**Material for the task:**
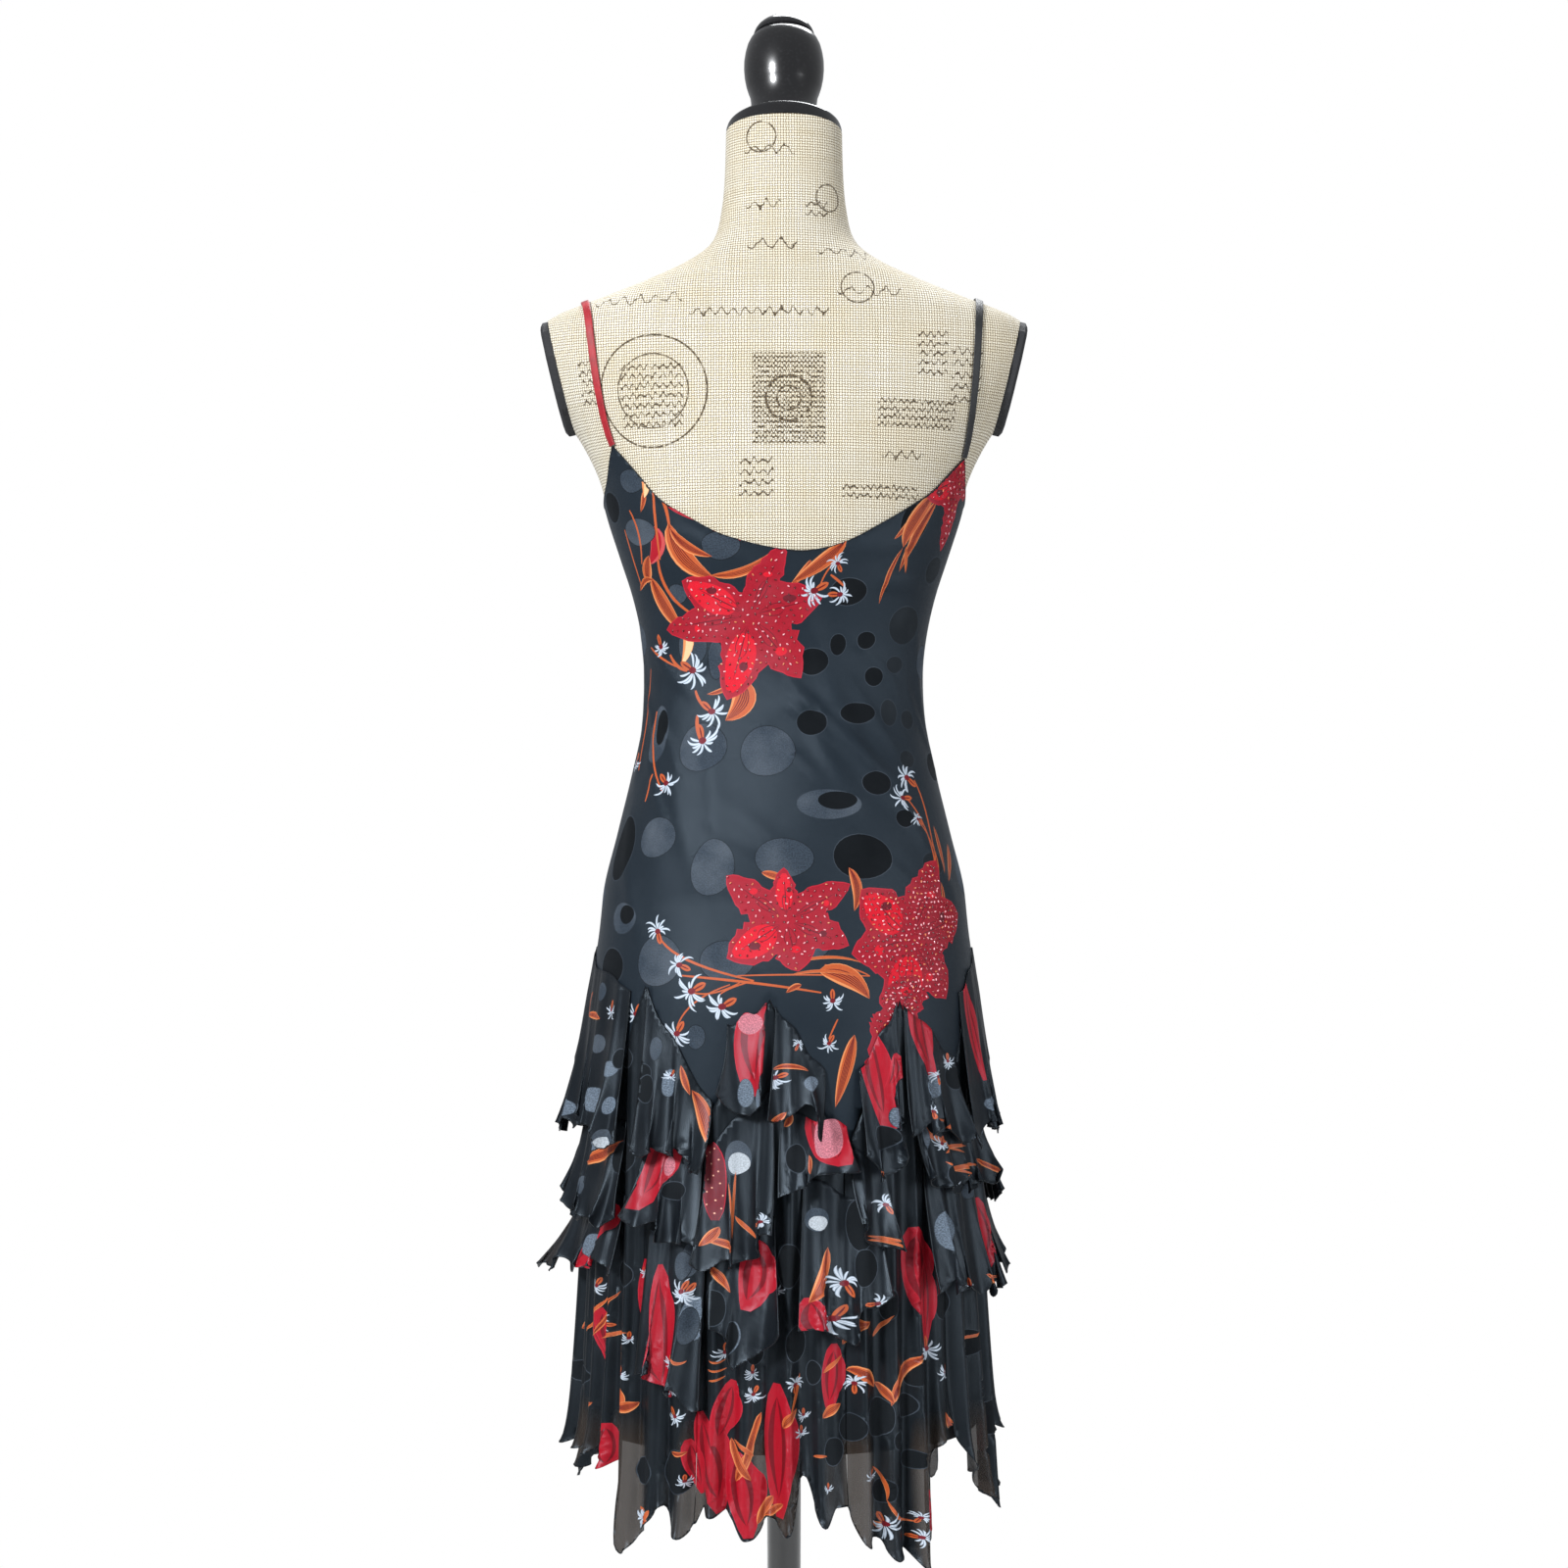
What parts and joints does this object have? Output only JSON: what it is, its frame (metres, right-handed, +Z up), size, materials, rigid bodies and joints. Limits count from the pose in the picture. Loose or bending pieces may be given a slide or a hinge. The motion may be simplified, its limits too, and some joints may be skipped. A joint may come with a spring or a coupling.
{
  "type": "slip dress on a dress form",
  "caption": "Sleeveless bias-cut slip dress with a scooped back, narrow straps, godets and tiered flounces, worn by a limbless dress form on a pole and round base.",
  "frame": {"origin": "middle of the round base's underside, on the floor", "axes": "+Z up along the pole, +Y towards the front of the dress, +X to the right when its back is looked at"},
  "size_m": [0.436, 0.436, 1.703],
  "materials": {
    "satin": "black slate-tinted bias satin with woven velvet and dull dots, printed red lilies, orange leaves and small white flowers",
    "red_satin": "red satin strap",
    "chiffon": "sheer black printed chiffon with velvet dots",
    "lining": "plain black lining",
    "linen": "natural coarse plain-woven jute cloth, stretched over the form",
    "trim": "black covered arm plates",
    "lacquered_wood": "turned wood in black satin lacquer"
  },
  "bodies": {
    "root": {"torso": "linen", "arm_plate_left": "trim", "arm_plate_right": "trim", "neck_cap": "lacquered_wood", "finial": "lacquered_wood", "pole": "lacquered_wood", "base": "lacquered_wood", "back_body": "satin", "front_body": "satin", "strap_left": "red_satin", "strap_right": "satin", "lining": "lining", "back_godet_1": "chiffon", "back_godet_2": "chiffon", "back_godet_3": "chiffon", "back_godet_4": "chiffon", "back_godet_5": "chiffon", "back_upper_1_flounce": "chiffon", "back_upper_2_flounce": "chiffon", "back_upper_3_flounce": "chiffon", "back_upper_4_flounce": "chiffon", "back_upper_5_flounce": "chiffon", "back_upper_6_flounce": "chiffon", "back_upper_7_flounce": "chiffon", "back_middle_1_flounce": "chiffon", "back_middle_2_flounce": "chiffon", "back_middle_3_flounce": "chiffon", "back_middle_4_flounce": "chiffon", "back_middle_5_flounce": "chiffon", "back_middle_6_flounce": "chiffon", "back_lower_1_flounce": "chiffon", "back_lower_2_flounce": "chiffon", "back_lower_3_flounce": "chiffon", "back_lower_4_flounce": "chiffon", "back_lower_5_flounce": "chiffon", "front_godet_1": "chiffon", "front_godet_2": "chiffon", "front_godet_3": "chiffon", "front_godet_4": "chiffon", "front_godet_5": "chiffon", "front_upper_1_flounce": "chiffon", "front_upper_2_flounce": "chiffon", "front_upper_3_flounce": "chiffon", "front_upper_4_flounce": "chiffon", "front_upper_5_flounce": "chiffon", "front_upper_6_flounce": "chiffon", "front_upper_7_flounce": "chiffon", "front_middle_1_flounce": "chiffon", "front_middle_2_flounce": "chiffon", "front_middle_3_flounce": "chiffon", "front_middle_4_flounce": "chiffon", "front_middle_5_flounce": "chiffon", "front_middle_6_flounce": "chiffon", "front_lower_1_flounce": "chiffon", "front_lower_2_flounce": "chiffon", "front_lower_3_flounce": "chiffon", "front_lower_4_flounce": "chiffon", "front_lower_5_flounce": "chiffon"}
  },
  "joints": []
}
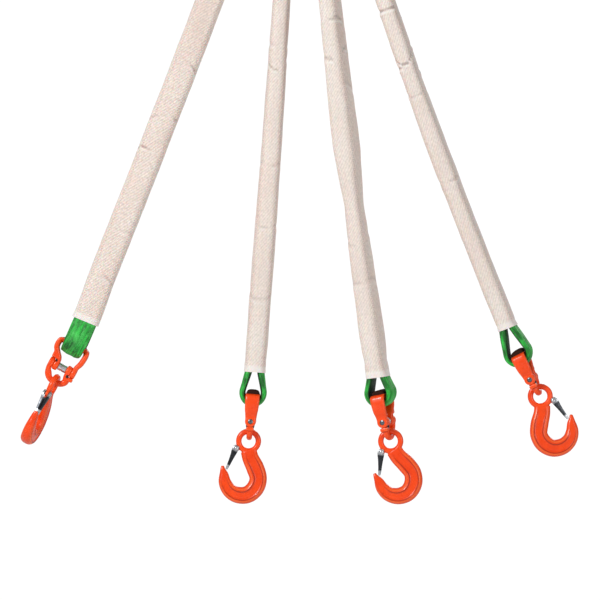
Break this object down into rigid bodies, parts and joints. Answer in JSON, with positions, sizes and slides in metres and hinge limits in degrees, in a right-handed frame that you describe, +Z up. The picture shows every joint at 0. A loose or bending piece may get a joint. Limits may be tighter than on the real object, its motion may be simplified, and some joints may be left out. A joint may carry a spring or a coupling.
{
  "type": "roundsling sling",
  "caption": "Lifting sling hanging from an oblong master link: sleeved textile roundsling legs, each ending in a forged coupling and an eye hook with a sprung safety latch.",
  "frame": {"origin": "the inner top of the master link, where a crane hook bears", "axes": "+Z up towards the crane, +X across the fan of legs towards leg 4, +Y to the back, through the fan"},
  "size_m": [1.0579, 0.157, 1.5517],
  "materials": {
    "orange_powder_coat": "glossy powder coat over forged alloy steel",
    "green_polyester": "woven polyester jacket with a slight sheen, puckered lengthways",
    "beige_sleeve_fabric": "matt twill-woven flat tube with a light selvedge",
    "zinc_plate": "zinc plated, slightly dull",
    "load_pin_steel": "dark phosphated steel"
  },
  "bodies": {
    "master_link": {"master_link": "orange_powder_coat"},
    "sub_link_left": {"sub_link_left": "orange_powder_coat"},
    "sub_link_right": {"sub_link_right": "orange_powder_coat"},
    "leg_1_upper_chain": {"leg_1_upper_chain_half": "orange_powder_coat", "leg_1_upper_load_pin": "load_pin_steel", "leg_1_upper_bush": "zinc_plate"},
    "leg_1_upper_web": {"leg_1_upper_web_half": "orange_powder_coat"},
    "leg_1_textile": {"leg_1_roundsling": "green_polyester", "leg_1_sleeve": "beige_sleeve_fabric"},
    "leg_1_lower_web": {"leg_1_lower_web_half": "orange_powder_coat"},
    "leg_1_lower_chain": {"leg_1_lower_chain_half": "orange_powder_coat", "leg_1_lower_load_pin": "load_pin_steel", "leg_1_lower_bush": "zinc_plate"},
    "leg_1_hook": {"leg_1_hook": "orange_powder_coat", "leg_1_latch_pin": "zinc_plate"},
    "leg_1_latch": {"leg_1_latch": "zinc_plate", "leg_1_latch_spring": "zinc_plate"},
    "leg_2_upper_chain": {"leg_2_upper_chain_half": "orange_powder_coat", "leg_2_upper_load_pin": "load_pin_steel", "leg_2_upper_bush": "zinc_plate"},
    "leg_2_upper_web": {"leg_2_upper_web_half": "orange_powder_coat"},
    "leg_2_textile": {"leg_2_roundsling": "green_polyester", "leg_2_sleeve": "beige_sleeve_fabric"},
    "leg_2_lower_web": {"leg_2_lower_web_half": "orange_powder_coat"},
    "leg_2_lower_chain": {"leg_2_lower_chain_half": "orange_powder_coat", "leg_2_lower_load_pin": "load_pin_steel", "leg_2_lower_bush": "zinc_plate"},
    "leg_2_hook": {"leg_2_hook": "orange_powder_coat", "leg_2_latch_pin": "zinc_plate"},
    "leg_2_latch": {"leg_2_latch": "zinc_plate", "leg_2_latch_spring": "zinc_plate"},
    "leg_3_upper_chain": {"leg_3_upper_chain_half": "orange_powder_coat", "leg_3_upper_load_pin": "load_pin_steel", "leg_3_upper_bush": "zinc_plate"},
    "leg_3_upper_web": {"leg_3_upper_web_half": "orange_powder_coat"},
    "leg_3_textile": {"leg_3_roundsling": "green_polyester", "leg_3_sleeve": "beige_sleeve_fabric"},
    "leg_3_lower_web": {"leg_3_lower_web_half": "orange_powder_coat"},
    "leg_3_lower_chain": {"leg_3_lower_chain_half": "orange_powder_coat", "leg_3_lower_load_pin": "load_pin_steel", "leg_3_lower_bush": "zinc_plate"},
    "leg_3_hook": {"leg_3_hook": "orange_powder_coat", "leg_3_latch_pin": "zinc_plate"},
    "leg_3_latch": {"leg_3_latch": "zinc_plate", "leg_3_latch_spring": "zinc_plate"},
    "leg_4_upper_chain": {"leg_4_upper_chain_half": "orange_powder_coat", "leg_4_upper_load_pin": "load_pin_steel", "leg_4_upper_bush": "zinc_plate"},
    "leg_4_upper_web": {"leg_4_upper_web_half": "orange_powder_coat"},
    "leg_4_textile": {"leg_4_roundsling": "green_polyester", "leg_4_sleeve": "beige_sleeve_fabric"},
    "leg_4_lower_web": {"leg_4_lower_web_half": "orange_powder_coat"},
    "leg_4_lower_chain": {"leg_4_lower_chain_half": "orange_powder_coat", "leg_4_lower_load_pin": "load_pin_steel", "leg_4_lower_bush": "zinc_plate"},
    "leg_4_hook": {"leg_4_hook": "orange_powder_coat", "leg_4_latch_pin": "zinc_plate"},
    "leg_4_latch": {"leg_4_latch": "zinc_plate", "leg_4_latch_spring": "zinc_plate"}
  },
  "joints": [
    {"name": "sub_link_left_swing", "type": "hinge", "parent": "master_link", "child": "sub_link_left", "pos_m": [-0.0165, 0, -0.14097], "axis": [0.9703, 0, -0.2419], "range_deg": [-1, 45]},
    {"name": "sub_link_right_swing", "type": "hinge", "parent": "master_link", "child": "sub_link_right", "pos_m": [0.0165, 0, -0.14097], "axis": [-0.9703, 0, -0.2419], "range_deg": [-1, 45]},
    {"name": "leg_1_spread", "type": "hinge", "parent": "sub_link_left", "child": "leg_1_upper_chain", "pos_m": [-0.02981, -0.012, -0.19437], "axis": [-0.1403, 0.9272, -0.3473], "range_deg": [0, 30]},
    {"name": "leg_1_upper_coupling_fold", "type": "hinge", "parent": "leg_1_upper_chain", "child": "leg_1_upper_web", "pos_m": [-0.03606, -0.01874, -0.20984], "axis": [-0.9272, 0, 0.3746], "range_deg": [-1, 30]},
    {"name": "leg_1_textile_swing", "type": "hinge", "parent": "leg_1_upper_web", "child": "leg_1_textile", "pos_m": [-0.05517, -0.03935, -0.25712], "axis": [-0.9272, 0, 0.3746], "range_deg": [-1, 25]},
    {"name": "leg_1_lower_web_swing", "type": "hinge", "parent": "leg_1_textile", "child": "leg_1_lower_web", "pos_m": [-0.42918, -0.03935, -1.22744], "axis": [0.8829, 0, -0.4695], "range_deg": [-35, 35]},
    {"name": "leg_1_lower_coupling_fold", "type": "hinge", "parent": "leg_1_lower_web", "child": "leg_1_lower_chain", "pos_m": [-0.455, -0.03935, -1.276], "axis": [0.8829, 0, -0.4695], "range_deg": [-45, 45]},
    {"name": "leg_1_hook_swing", "type": "hinge", "parent": "leg_1_lower_chain", "child": "leg_1_hook", "pos_m": [-0.46955, -0.03935, -1.30337], "axis": [0.8829, 0, -0.4695], "range_deg": [-50, 50]},
    {"name": "leg_1_latch_press", "type": "hinge", "parent": "leg_1_hook", "child": "leg_1_latch", "pos_m": [-0.48261, -0.05965, -1.32412], "axis": [0.8938, -0.1392, -0.4263], "range_deg": [0, 36], "stiffness_Nm_per_rad": 0.15, "springref_deg": -17.19},
    {"name": "leg_2_spread", "type": "hinge", "parent": "sub_link_left", "child": "leg_2_upper_chain", "pos_m": [-0.02981, 0.012, -0.19437], "axis": [-0.0521, 0.9272, 0.371], "range_deg": [0, 14]},
    {"name": "leg_2_upper_coupling_fold", "type": "hinge", "parent": "leg_2_upper_chain", "child": "leg_2_upper_web", "pos_m": [-0.02749, 0.01874, -0.21089], "axis": [0.9903, 0, 0.1392], "range_deg": [-1, 30]},
    {"name": "leg_2_textile_swing", "type": "hinge", "parent": "leg_2_upper_web", "child": "leg_2_textile", "pos_m": [-0.02039, 0.03935, -0.26139], "axis": [0.9903, 0, 0.1392], "range_deg": [-1, 25]},
    {"name": "leg_2_lower_web_swing", "type": "hinge", "parent": "leg_2_textile", "child": "leg_2_lower_web", "pos_m": [-0.09521, 0.03935, -1.32421], "axis": [0, 1, 0], "range_deg": [-35, 35]},
    {"name": "leg_2_lower_coupling_fold", "type": "hinge", "parent": "leg_2_lower_web", "child": "leg_2_lower_chain", "pos_m": [-0.1, 0.03935, -1.379], "axis": [0, 1, 0], "range_deg": [-45, 45]},
    {"name": "leg_2_hook_swing", "type": "hinge", "parent": "leg_2_lower_chain", "child": "leg_2_hook", "pos_m": [-0.1027, 0.03935, -1.40988], "axis": [0, 1, 0], "range_deg": [-50, 50]},
    {"name": "leg_2_latch_press", "type": "hinge", "parent": "leg_2_hook", "child": "leg_2_latch", "pos_m": [-0.12694, 0.03935, -1.43051], "axis": [0, -1, 0], "range_deg": [0, 36], "stiffness_Nm_per_rad": 0.15, "springref_deg": -17.19},
    {"name": "leg_3_spread", "type": "hinge", "parent": "sub_link_right", "child": "leg_3_upper_chain", "pos_m": [0.02981, -0.012, -0.19437], "axis": [0.0521, -0.9272, 0.371], "range_deg": [0, 10]},
    {"name": "leg_3_upper_coupling_fold", "type": "hinge", "parent": "leg_3_upper_chain", "child": "leg_3_upper_web", "pos_m": [0.02749, -0.01874, -0.21089], "axis": [-0.9903, 0, 0.1392], "range_deg": [-1, 30]},
    {"name": "leg_3_textile_swing", "type": "hinge", "parent": "leg_3_upper_web", "child": "leg_3_textile", "pos_m": [0.02039, -0.03935, -0.26139], "axis": [-0.9903, 0, 0.1392], "range_deg": [-1, 25]},
    {"name": "leg_3_lower_web_swing", "type": "hinge", "parent": "leg_3_textile", "child": "leg_3_lower_web", "pos_m": [0.14656, -0.03935, -1.3232], "axis": [0.3185, 0.9455, 0.0677], "range_deg": [-35, 35]},
    {"name": "leg_3_lower_coupling_fold", "type": "hinge", "parent": "leg_3_lower_web", "child": "leg_3_lower_chain", "pos_m": [0.158, -0.03935, -1.377], "axis": [0.3185, 0.9455, 0.0677], "range_deg": [-45, 45]},
    {"name": "leg_3_hook_swing", "type": "hinge", "parent": "leg_3_lower_chain", "child": "leg_3_hook", "pos_m": [0.16445, -0.03935, -1.40732], "axis": [0.3185, 0.9455, 0.0677], "range_deg": [-50, 50]},
    {"name": "leg_3_latch_press", "type": "hinge", "parent": "leg_3_hook", "child": "leg_3_latch", "pos_m": [0.14878, -0.03792, -1.43499], "axis": [-0.0686, -0.9976, -0.0127], "range_deg": [0, 36], "stiffness_Nm_per_rad": 0.15, "springref_deg": -17.19},
    {"name": "leg_4_spread", "type": "hinge", "parent": "sub_link_right", "child": "leg_4_upper_chain", "pos_m": [0.02981, 0.012, -0.19437], "axis": [0.1403, -0.9272, -0.3473], "range_deg": [0, 30]},
    {"name": "leg_4_upper_coupling_fold", "type": "hinge", "parent": "leg_4_upper_chain", "child": "leg_4_upper_web", "pos_m": [0.03606, 0.01874, -0.20984], "axis": [0.9272, 0, 0.3746], "range_deg": [-1, 30]},
    {"name": "leg_4_textile_swing", "type": "hinge", "parent": "leg_4_upper_web", "child": "leg_4_textile", "pos_m": [0.05517, 0.03935, -0.25712], "axis": [0.9272, 0, 0.3746], "range_deg": [-1, 25]},
    {"name": "leg_4_lower_web_swing", "type": "hinge", "parent": "leg_4_textile", "child": "leg_4_lower_web", "pos_m": [0.4106, 0.03935, -1.24821], "axis": [0.1692, 0.9816, 0.0881], "range_deg": [-35, 35]},
    {"name": "leg_4_lower_coupling_fold", "type": "hinge", "parent": "leg_4_lower_web", "child": "leg_4_lower_chain", "pos_m": [0.436, 0.03935, -1.297], "axis": [0.1692, 0.9816, 0.0881], "range_deg": [-45, 45]},
    {"name": "leg_4_hook_swing", "type": "hinge", "parent": "leg_4_lower_chain", "child": "leg_4_hook", "pos_m": [0.45031, 0.03935, -1.3245], "axis": [0.1692, 0.9816, 0.0881], "range_deg": [-50, 50]},
    {"name": "leg_4_latch_press", "type": "hinge", "parent": "leg_4_hook", "child": "leg_4_latch", "pos_m": [0.47844, 0.03935, -1.33939], "axis": [0, 1, 0], "range_deg": [0, 36], "stiffness_Nm_per_rad": 0.15, "springref_deg": -17.19}
  ]
}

**Exercise:** Pick out and copy every line that contains the word "picture".

**Task solution:**
What parts and joints does this object have? Output only JSON: what it is, its frame (metres, right-handed, +Z up), size, materials, rigid bodies and joints. Limits count from the pose in the picture. Loose or bending pieces may be given a slide or a hinge. The motion may be simplified, its limits too, and some joints may be skipped. A joint may come with a spring or a coupling.
Break this object down into rigid bodies, parts and joints. Answer in JSON, with positions, sizes and slides in metres and hinge limits in degrees, in a right-handed frame that you describe, +Z up. The picture shows every joint at 0. A loose or bending piece may get a joint. Limits may be tighter than on the real object, its motion may be simplified, and some joints may be left out. A joint may carry a spring or a coupling.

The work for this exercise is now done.